Third-year physics units

The third-year physics units listed here may not all be offered in any given year; students will be advised during enrolment as to which units are available in which semester. Physics units with insufficient enrolment may not be presented, and students will be advised as to appropriate alternatives. `Applications of quantum mechanics', `Solid state physics (crystallography)', `Statistical mechanics', and `Electromagnetism' are always offered in first semester while `Quantum mechanics', `Nuclear physics', `Solid state physics (lattice and electronic properties)' are always offered in second semester. The units are described below. Only prescribed texts are noted.

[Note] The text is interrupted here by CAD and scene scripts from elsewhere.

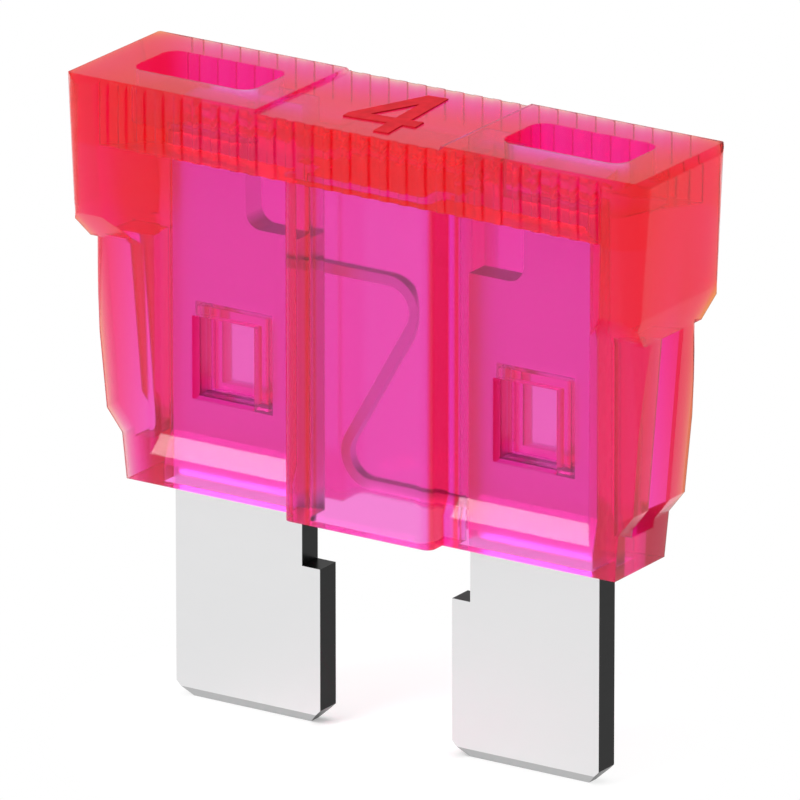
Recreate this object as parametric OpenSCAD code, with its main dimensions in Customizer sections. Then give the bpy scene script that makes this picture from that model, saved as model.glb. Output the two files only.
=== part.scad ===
// Automotive blade fuse, regular size, millimetres.
// One moulded, dyed-clear plastic housing over one stamped metal element.
// X runs along the row of blades, Y through the thickness, Z up from the blade tips.

/* [Overall] */
// Length of the head, end to end
head_len = 19.1; // [17.5:0.1:21]
// Thickness of the head over the ribs
head_thick = 5; // [4.6:0.1:6]
// Height of the housing, from its open rim to its top face
housing_h = 12; // [11:0.1:14]
// Length of the blades below the housing
blade_reach = 6.5; // [5:0.1:8]

/* [Head] */
// Radius of the head's upright corners
head_corner_r = 0.8; // [0.5:0.05:1.3]
// Depth of the ribbed lip below the top face
lip_h = 1.9; // [1.5:0.1:2.4]
// Depth of the full-width end blocks below the top face
ear_h = 4.05; // [3.4:0.05:4.6]
// Height of the slope below the end blocks
shoulder_h = 0.9; // [0.6:0.1:1.6]
// Taper of the head's ends and sides, from the top face down to the slope
head_draft = 0.2; // [0:0.01:0.3]
// Bevel along the edges of the top face
top_bevel = 0.2; // [0.05:0.01:0.3]
// Number of ribs on each long side
rib_count = 27; // [15:2:27]
// Radius of one rib
rib_r = 0.14; // [0.08:0.01:0.24]
// Distance from each end of the head to the middle of its last rib
rib_end = 1.49; // [1.3:0.01:1.8]
// Length of the sunk panel in the middle of the top face
rating_len = 6.1; // [4:0.1:7]
// Depth of that sunk panel
rating_depth = 0.1; // [0.05:0.01:0.3]

/* [Test wells] */
// Length of each well in the top face
well_len = 4; // [3:0.1:4.4]
// Width of each well
well_w = 2.1; // [1.2:0.1:2.6]
// Depth of each well
well_depth = 1.5; // [1:0.1:1.6]
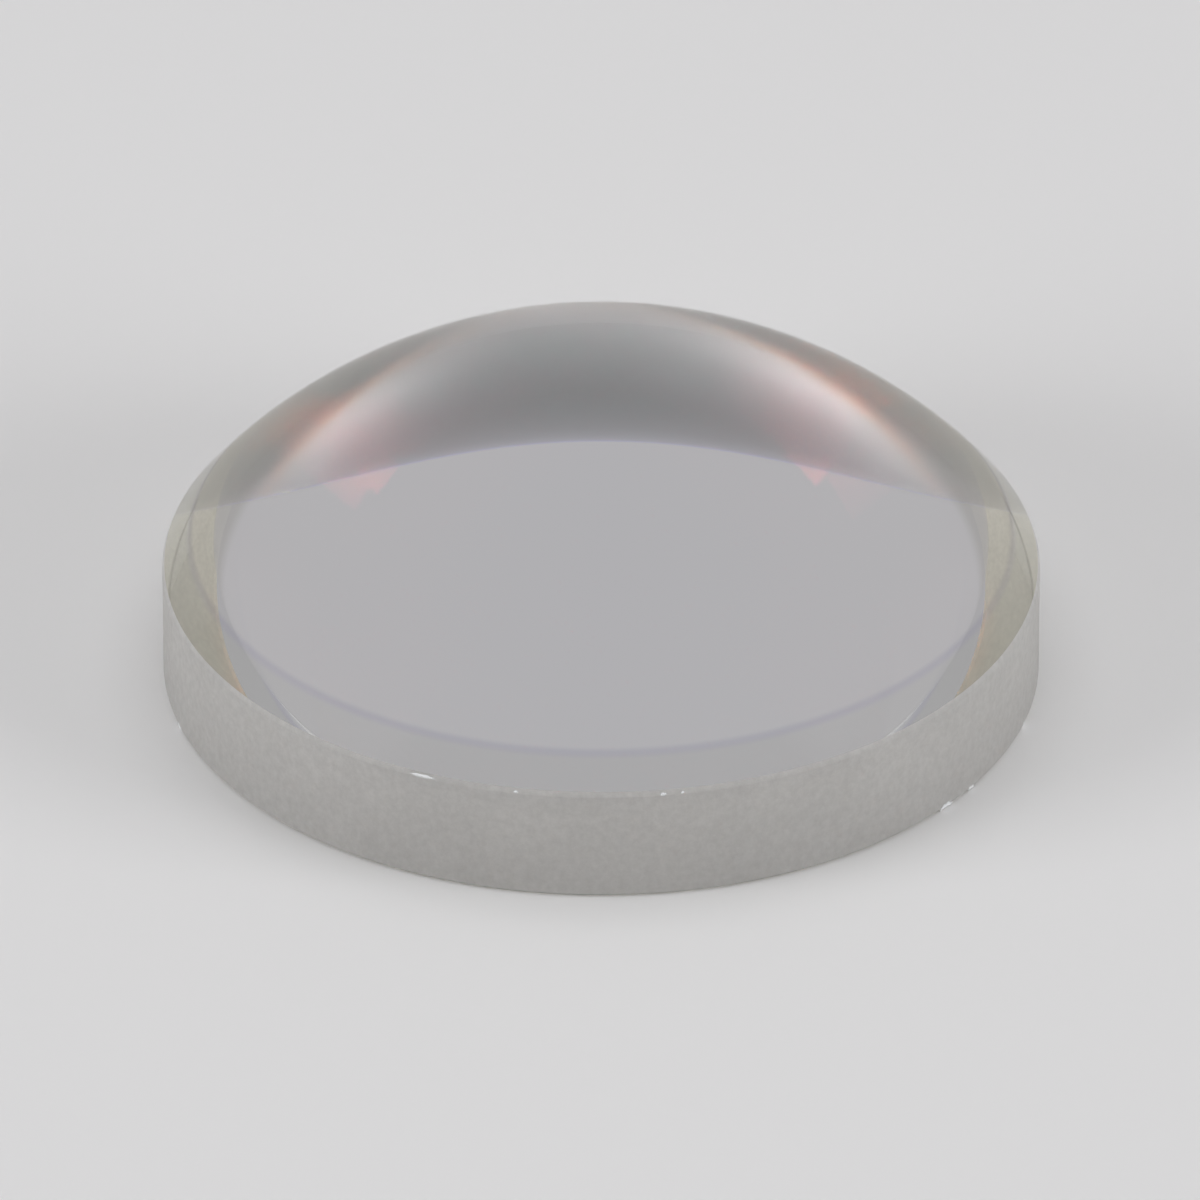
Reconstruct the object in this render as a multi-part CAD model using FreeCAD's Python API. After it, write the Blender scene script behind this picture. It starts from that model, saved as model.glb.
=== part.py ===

Applications of quantum mechanics

Synopsis Time-independant perturbation theory and application to Zeeman splitting, atomic polarisability of hydrogen. Degenerate perturbation theory. The variational approximation applied to the ground state of helium. Time-independant perturbation theory. Fermi's golden rule. Interaction of radiation and matter.

Prescribed texts

Mandl F Quantum mechanics Wiley, 1992

Classical field theory

Synopsis This is the same topic as is given in PHS4000 and may be taken in either third or fourth year. Variational principles for fields. Lagrangian formulation of classical fields. Energy-momentum tensors and conservation theorems. Hamiltonian formulation of the field equations. Canonical transformation theory for fields. Classical field theory. Introduction to the quantised Maxwell field.

Prescribed texts

Barut A O Electrodynamics and classical theory of fields and particles Dover, 1980

Complex analysis in physics

Synopsis Functions of a complex variable. Cauchy-Riemann equations. Homotopy theory. Multiply connected spaces. Cauchy's theorem. Contour integrals. Cauchy's integral formula. Taylor and Laurent expansions. Residues and poles. Energy spectrum; the complex E-plane. The residue theorem. Infinite integrals and series. Branch cuts, Riemann surfaces and topology. The Laplace and z transforms. Heaviside step function; the free propagator. The Hilbert transform. Analyticity and causality. Kramers-Kronig relations. Conformal mappings.

Computational physics

Synopsis This unit consists of eight laboratory sessions of six hours. Prior computing experience is not necessary. Assessment will be based on written reports for each session. Monte Carlo simulation of a 2-D Ising model. Phonons in a 1-D lattice. Trajectories in the Henon-Heiles potential. Structure of white dwarf stars. Hartree-Fock solutions of small atoms. Approximations to quantum scattering. Laplace's equation and viscous flow in 2-D. Time dependent Schrödinger equation. Optical ray tracing.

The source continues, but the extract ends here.